The majority of comments in this blog are based off of western liberal thought and are completely illogical. Ampontan’s comment was the only sensible and considerate one posted.

“An immigrant and multiculturalistic society is an inevitable future of Japan.

In my personal opinion, it is not about whether you like it or not. It’s a problem of how you adapt and prepare for this inevitable future of the Japanese society.

There is no use in discussing whether you like this future or not. It is better to prepare as soon as possible before it is too late.”

How is this inevitable? You like many others fail to put into consideration the many factors and trends that go against the future of multiculturalism in Japan. Racism, right-wing retaliation, poverty and crime in existing multicultural soceities will discourage Japan to take this path. Robotics and automation are purely beneficial and offer no cultural reprocussions.

“Since the problem is here now, and robots would take too long to be of an acceptable level of technology – the only option left is immigration.”

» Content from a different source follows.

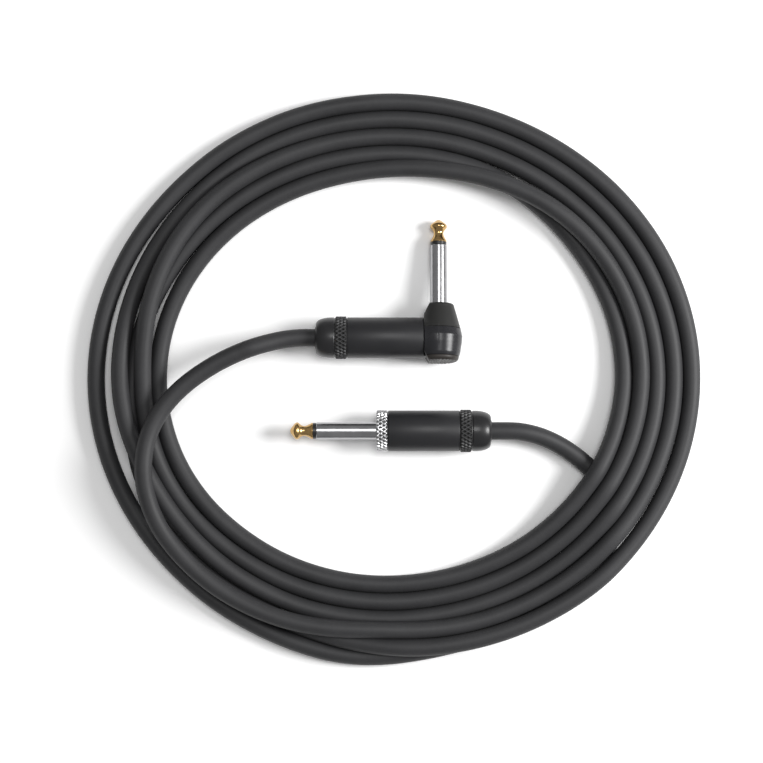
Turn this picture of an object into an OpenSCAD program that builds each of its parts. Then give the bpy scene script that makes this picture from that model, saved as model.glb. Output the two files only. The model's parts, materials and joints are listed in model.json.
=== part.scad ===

Logical fallacy based more off opinion than fact. robotics are and have already replaced low and high skilled tasks that humans once did. Japan’s robotic technology has already begun to advance faster due to growing demand thanks to labor shortages. The robotics industry is already being propelled and inventors in Japan will benefit greatly by thier contributions. Robotics are superior to third world labor because robotic technology can advance infinitely, impovershed immigrants can not.

Read the news.

“I wonder however, if Japan as a whole is truely ready for multiculturalism. Japan is still a country with a very closed mentality and can’t be expected to change overnight. “
Japan obviously does not have a “closed mentality” as it has been open to western ideas, movies, and inventions more many years and its citizens enjoy studying abroad and attracting tourists. Multiculturalism is not a necessity for a soceity to be open. Saying that a nation needs to be “ready for multicultralism” is a very one sided argument, because not all cultures benefit from ethnic pluralism.

Only the future will decide which soceity, pluralistic or monolithic, will remain stable in the 21st century, and so far basic logic always goes in favor of ethnic homogeneity.

ohmohm Said:

Perhaps collecting tax on employment and consumption causes low birth rate. Loan sharks too.